News: Shura brings Afghans, Marines together to discuss future improvements throughout Garmsir
Story by Cpl. Skyler Tooker
GARMSIR DISTRICT, Helmand province, Afghanistan—The local village elders and the Afghan National Army met with the Marines of Lima Company, 3rd Battalion, 1st Marine Regiment, held a shura recently to discuss future civil affairs projects.
The projects discussed included bridge reconstruction, canal flood gates, swing sets for children and other reconstruction/development projects throughout Garmsir.
“It is important to have the shura every week, to get together and talk about the civil affairs projects, because they are a double-edged sword,” said Capt. John Kennely, the commanding officer for Lima Co., 3/1.

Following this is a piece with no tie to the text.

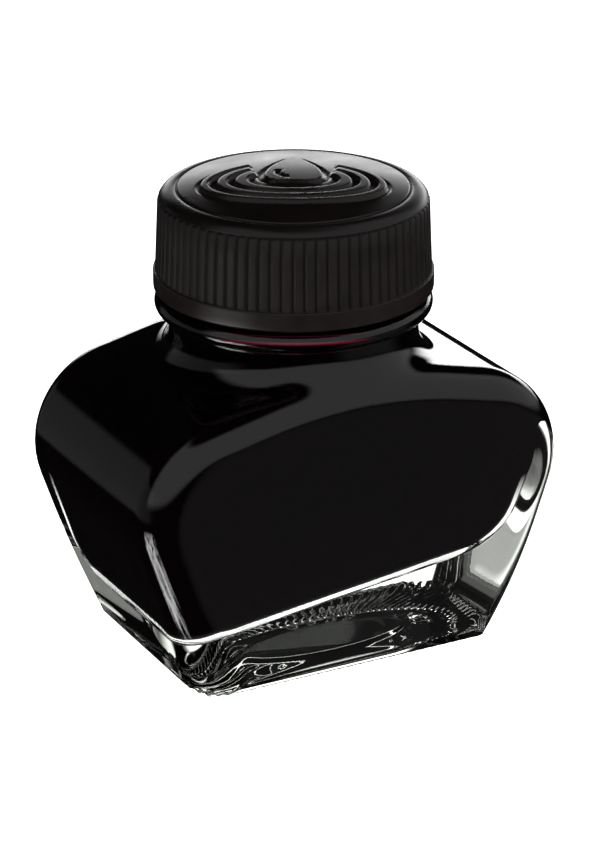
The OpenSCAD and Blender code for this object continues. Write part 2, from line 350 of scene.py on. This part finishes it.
# Soda-lime glass, fire polished: refractive index 1.52, no roughness, and the faint ripple that a
# steel mould leaves under the polish, a few millimetres from wave to wave.
pressed_glass, shader = new_material(
    "pressed_soda_lime_glass", Base_Color=linear("fbfdfc"), Roughness=0.0, IOR=1.52,
    Transmission_Weight=1.0)
place = node(pressed_glass, "ShaderNodeTexCoord")
ripple = node(pressed_glass, "ShaderNodeTexNoise", {"Scale": 1 / (6 * MM), "Detail": 1.0},
              {"Vector": place.outputs["Object"]})
bump = node(pressed_glass, "ShaderNodeBump", {"Strength": 0.04, "Distance": 0.1 * MM},
            {"Height": ripple.outputs["Fac"]})
pressed_glass.node_tree.links.new(bump.outputs["Normal"], shader.inputs["Normal"])
# iron in the sand takes a little light, least of all green, over every millimetre of glass
tint = node(pressed_glass, "ShaderNodeVolumeAbsorption", {"Color": linear("c9cbc4"), "Density": 30.0})
pressed_glass.node_tree.links.new(
    tint.outputs["Volume"], pressed_glass.node_tree.nodes["Material Output"].inputs["Volume"])
glass.data.materials.append(pressed_glass)
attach(glass, "bottle")
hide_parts("glass_bottle")

# ---------------------------------------------------------------------------------------------
# Ink. Nearly black dye in water, filled up into the neck. It wets the glass all over, so its
# surface lies a hair inside the glass; at its level a painted red glow stands for light seen through
# the thin ink.
# ---------------------------------------------------------------------------------------------
INK_Z = 42.02            # its level
WET = 0.25               # how far the ink's skin lies inside the glass, so that they touch
FILM_Z = 50.0            # how high the ink last ran up the neck
throat_slope = (BORE_R - THROAT_R) / (BORE_Z - THROAT_Z)
ink_well = cast(well_distance, WELL_CAST_Z, columns[None, :], well_polar[::-1, None], grow=WET)
# above its level a film of ink clings to the neck's inside, as high as it last ran
throat_fill = [[THROAT_R + throat_slope * (z - THROAT_Z) + WET, z] for z in (39.7, 40.9, 42.1)]
neck_fill = revolved(throat_fill + [
    [BORE_R + WET, BORE_Z], [BORE_R + WET, FILM_Z - 0.3], [BORE_R + WET - 0.05, FILM_Z],
    [BORE_R - 0.04, FILM_Z], [BORE_R - 0.08, FILM_Z - 0.4], [BORE_R - 0.1, BORE_Z],
    [BORE_R - 0.1, INK_Z + 0.4], [BORE_R - 0.25, INK_Z + 0.1], [BORE_R - 0.7, INK_Z - 0.05],
    [BORE_R - 2.0, INK_Z - 0.12], [BORE_R * 0.5, INK_Z - 0.12]], columns)
ink = surface("ink_fill", np.concatenate([ink_well, neck_fill]), top=INK_Z - 0.12, bottom=BASE_T - WET)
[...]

“We can be accused of playing favoritism. So we talk about all the civil affairs projects and talk about the proposals and assessments, and we throw them at the floor of the shura so every village elder has a say whether or not one project goes before another, or if the project should even be done. And this has actually worked really well to our advantage.

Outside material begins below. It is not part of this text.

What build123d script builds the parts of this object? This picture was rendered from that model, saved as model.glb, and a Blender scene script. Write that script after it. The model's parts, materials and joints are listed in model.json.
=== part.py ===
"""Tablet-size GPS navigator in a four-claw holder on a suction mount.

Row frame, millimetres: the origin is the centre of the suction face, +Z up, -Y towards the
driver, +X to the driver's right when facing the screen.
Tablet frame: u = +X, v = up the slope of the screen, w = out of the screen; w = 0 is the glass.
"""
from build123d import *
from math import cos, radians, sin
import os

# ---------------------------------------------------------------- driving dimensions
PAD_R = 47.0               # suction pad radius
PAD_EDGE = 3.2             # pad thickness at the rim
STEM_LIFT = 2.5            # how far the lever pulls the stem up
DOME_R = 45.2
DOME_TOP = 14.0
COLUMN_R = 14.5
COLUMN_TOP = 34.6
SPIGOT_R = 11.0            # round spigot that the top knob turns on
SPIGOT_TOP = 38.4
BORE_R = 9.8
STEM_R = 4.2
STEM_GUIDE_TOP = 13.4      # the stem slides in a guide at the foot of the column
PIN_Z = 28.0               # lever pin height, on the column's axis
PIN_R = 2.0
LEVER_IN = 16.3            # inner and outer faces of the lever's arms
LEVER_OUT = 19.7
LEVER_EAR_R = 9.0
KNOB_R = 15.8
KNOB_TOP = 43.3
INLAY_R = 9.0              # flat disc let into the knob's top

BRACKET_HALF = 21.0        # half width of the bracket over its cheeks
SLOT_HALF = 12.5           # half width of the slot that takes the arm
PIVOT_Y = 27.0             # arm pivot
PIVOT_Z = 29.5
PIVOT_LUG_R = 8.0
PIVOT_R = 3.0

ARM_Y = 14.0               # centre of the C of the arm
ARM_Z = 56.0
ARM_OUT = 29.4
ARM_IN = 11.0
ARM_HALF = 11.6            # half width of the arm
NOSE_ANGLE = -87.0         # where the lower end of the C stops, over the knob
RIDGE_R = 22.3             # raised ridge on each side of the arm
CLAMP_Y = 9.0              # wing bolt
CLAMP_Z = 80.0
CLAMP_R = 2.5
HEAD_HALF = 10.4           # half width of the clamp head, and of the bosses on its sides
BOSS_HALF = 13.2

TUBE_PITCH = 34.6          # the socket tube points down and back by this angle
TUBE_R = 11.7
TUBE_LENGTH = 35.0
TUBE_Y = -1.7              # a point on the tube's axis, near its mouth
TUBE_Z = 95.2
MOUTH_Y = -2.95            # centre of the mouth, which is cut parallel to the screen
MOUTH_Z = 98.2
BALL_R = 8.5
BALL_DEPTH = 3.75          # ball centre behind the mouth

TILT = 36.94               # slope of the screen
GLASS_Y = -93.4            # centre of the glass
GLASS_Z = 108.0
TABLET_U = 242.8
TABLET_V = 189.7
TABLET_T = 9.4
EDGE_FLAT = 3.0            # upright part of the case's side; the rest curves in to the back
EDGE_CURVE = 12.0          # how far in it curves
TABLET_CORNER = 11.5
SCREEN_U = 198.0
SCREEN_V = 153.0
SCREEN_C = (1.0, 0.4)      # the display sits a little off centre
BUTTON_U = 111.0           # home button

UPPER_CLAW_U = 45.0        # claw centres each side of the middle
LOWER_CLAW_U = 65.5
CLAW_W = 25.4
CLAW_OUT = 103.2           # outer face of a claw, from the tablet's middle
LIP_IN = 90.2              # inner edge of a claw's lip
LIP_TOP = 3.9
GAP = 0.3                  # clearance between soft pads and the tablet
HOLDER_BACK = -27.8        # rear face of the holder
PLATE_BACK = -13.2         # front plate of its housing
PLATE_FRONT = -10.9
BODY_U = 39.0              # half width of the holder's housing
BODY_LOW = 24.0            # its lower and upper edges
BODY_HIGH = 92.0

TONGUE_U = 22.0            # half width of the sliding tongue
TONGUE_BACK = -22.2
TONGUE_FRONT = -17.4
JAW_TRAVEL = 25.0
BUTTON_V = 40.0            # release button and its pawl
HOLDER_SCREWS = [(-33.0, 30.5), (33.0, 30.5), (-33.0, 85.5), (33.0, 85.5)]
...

“As long as the village elders are coming and dealing with governance issues with us, they are not dealing with the Taliban,” said Kennely, 39, from Chesterland, Ohio. “This is critical for us to stabilize the region.”

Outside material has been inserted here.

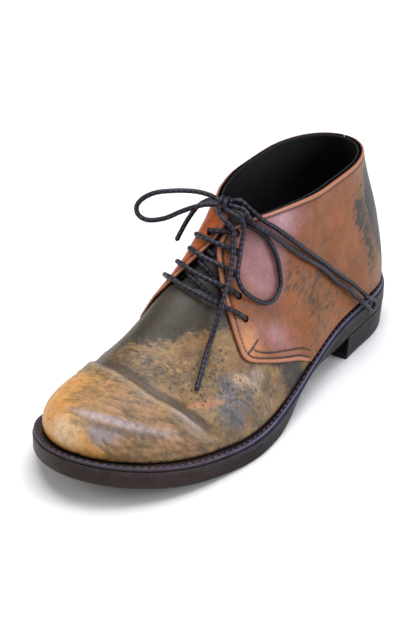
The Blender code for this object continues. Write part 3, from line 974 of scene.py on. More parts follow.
@dataclass(frozen=True)
class Leather:
    """Waxed, patinated leather: a ground, washes over it, marks, grain and wear."""

    name: str
    ground: Colour
    second: Colour
    washes: tuple[Wash, ...] = ()
    dashes: Colour = srgb(52, 50, 50)
    dash_turn: tuple[float, float, float] = (0.0, 0.0, 0.0)
    dash_size: tuple[float, float] = (1.2, 5.0)
    specks: Colour = srgb(46, 42, 40)
    band: Colour | None = None
    # painted shadow along the very edge
    rim: Colour = srgb(60, 34, 26)
    seam: Colour = srgb(42, 26, 22)
    clouds: tuple[Colour, Colour] = (srgb(78, 78, 82), srgb(178, 174, 166))
    # painted shade in the troughs, and a painted highlight on the crowns
    recess_shade: Colour = srgb(50, 42, 34)
    ridge: Colour = srgb(206, 176, 142)
    roughness: float = 0.46
    coat: float = 0.03
    mottle: float = 0.35
    cloud: float = 7.5
    follows: bool = False

    def material(self) -> Finish:
        """Builds the finish.

        Returns:
            The material.
        """
        g = Graph(self.name, ior=1.34, coat_weight=self.coat, coat_roughness=0.3)
        broad = g.noise(26.0, detail=4, rough=0.6, warp=0.6)
        fine = g.noise(2.6, detail=5, rough=0.7, warp=0.3)
        colour = g.over(self.ground, self.second, broad, 0.36, 0.66)
        for number, wash in enumerate(self.washes, 1):
            drawn = self.drawn(g, wash.wave, wash.stretch, number)
            part = g.sway(drawn, wash.ragged, g.value(wash.mask))
            colour = g.over(colour, wash.colour, part, wash.low, wash.high, 0.0, wash.strength)
        colour = g.blend(self.mottle, colour, self.tint(g, fine), "OVERLAY")
        colour = self.marks(g, colour)
        if self.band is not None:
            edge = g.value("edge")
            colour = g.over(colour, self.band, g.sway(fine, 0.8, edge), 1.9, 3.1, 0.7, 0.0)
            # painted shadow: a dark line along the very edge of the leather
            colour = g.over(colour, self.rim, edge, 0.0, 0.6, 0.75, 0.0)
        # dark stitch grooves; on the vamp and the quarters the same mask also holds painted shade
        # along the foot, by the welt
        colour = g.over(colour, self.seam, "groove", 0.1, 0.9, 0.0, 0.8)
        # painted shade in the troughs of the creases
        colour = g.over(colour, self.recess_shade, "trough", 0.12, 1.0, 0.0, 0.75)
        # painted highlight on the crowns of folds and swellings
        colour = g.over(colour, self.ridge, "crown", 0.15, 1.0, 0.0, 0.45)
        dull = g.calc("ADD", g.sway(fine, 0.35, self.roughness),
                      g.ease(broad, 0.3, 0.7, -0.05, 0.06))
        grain = g.bump(g.noise(0.9, detail=3, rough=0.6), 0.10)
        grain = g.bump(g.ease(g.cells(0.85).outputs["Distance"], 0.05, 0.5), 0.05, grain)
        grain = g.bump(g.noise(4.5, detail=4, rough=0.6, warp=0.5), 0.22, grain)
        return g.finish(colour, dull, grain)

    def drawn(self, g: Graph, wave: float, stretch: float, seed: int) -> Socket:
        """Ragged noise, drawn out along the strokes' direction by a factor.

        Args:
            g: the finish's node tree.
            wave: size of the noise's features, in millimetres.
            stretch: the factor.
            seed: number that moves the pattern.

        Returns:
            The noise.
        """
        vector = g.uv() if self.follows and stretch > 1 else g.point
        placed = g.turned(vector, self.dash_turn, (1.0, 1 / stretch, 1.0), 0.037 * seed)
        return g.noise(wave, placed, detail=5, rough=0.68, warp=0.5 / stretch)

    def tint(self, g: Graph, fine: Socket) -> Socket:
        """Light and dark cloudiness of the dye.

        Args:
            g: the finish's node tree.
            fine: fine noise.

        Returns:
            The cloudy colour, to lay over the dye.
        """
        cloud = g.noise(self.cloud, detail=5, rough=0.7, warp=0.5)
        dark, light = self.clouds
        return g.over(dark, light, g.sway(fine, 0.9, cloud), 0.28, 0.72)

    def marks(self, g: Graph, colour: Socket) -> Socket:
        """Short dark dashes and small specks, where the piece asks for them.

        Args:
            g: the finish's node tree.
            colour: the leather without marks.

        Returns:
            The colour with its marks.
        """
        narrow, long_ = self.dash_size
        vector = g.uv() if self.follows else g.point
        lined = g.turned(vector, self.dash_turn, (1.0, narrow / long_, 1.0))
        stroke = g.noise(narrow * 1.7, lined, detail=2.5, rough=0.6, warp=0.25)
        patchy = g.noise(8.0, detail=3, rough=0.6)
        need = g.sway(patchy, -0.22, g.calc("MULTIPLY_ADD", g.value("hatch"), -0.26, 0.74))
        part = g.ease(g.calc("SUBTRACT", stroke, need), -0.02, 0.15, 0.0, 0.72)
        part = g.calc("MULTIPLY", part, g.ease(g.value("hatch"), 0.03, 0.25))
        colour = g.blend(part, colour, self.dashes)
        for size, chance in ((2.6, 0.5), (1.5, 0.35)):
            dots = g.cells(size)
            draw = g.node("ShaderNodeSeparateColor")
            g.link(dots.outputs["Color"], draw.inputs["Color"])
            some = g.calc("LESS_THAN", draw.outputs["Red"],
                          g.calc("MULTIPLY", g.value("speck"), chance))
            reach = g.calc("MULTIPLY_ADD", draw.outputs["Green"], 0.22, 0.16)
            near = g.calc("SUBTRACT", reach, dots.outputs["Distance"])
            dot = g.calc("MULTIPLY", g.ease(near, -0.04, 0.10, 0.0, 0.8), some)
            colour = g.blend(dot, colour, self.specks)
        return colour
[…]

The Taliban doesn’t want the village elders to have any organization, and by them coming to the Marines and talking together on upcoming policies and procedures, we can clear up many of the concerns between the locals and Marines.
“We talk about everything from civil affairs projects toconduct of Marines on patrols and cordon searches,” Kenneley said. “We address all that in the shura, and that way the village elders and villages themselves have a buy into the governance of the area.”
Establishing a legitimate government is key to fighting the counterinsurgency, and the Marines promote these positive changes by holding the shura right here in a secure area, Kenneley added.
The shura was started by 2nd Battalion, 2nd Marine Regiment, who was out here before 3/1. Attendance, historically, has suffered because of Taliban intimidation, and a lack of military protection for Afghan locals.
“Security has been improving, mostly because the Marines before us, and we are capitalizing on it. Now there are more and more elders showing up,” said Kenneley. “Now every village elder is their own contractor and they are trying to win over the civil affairs projects from us, so that is a good sign. The CAG projects are a key part of the shura and winning over security in the region.”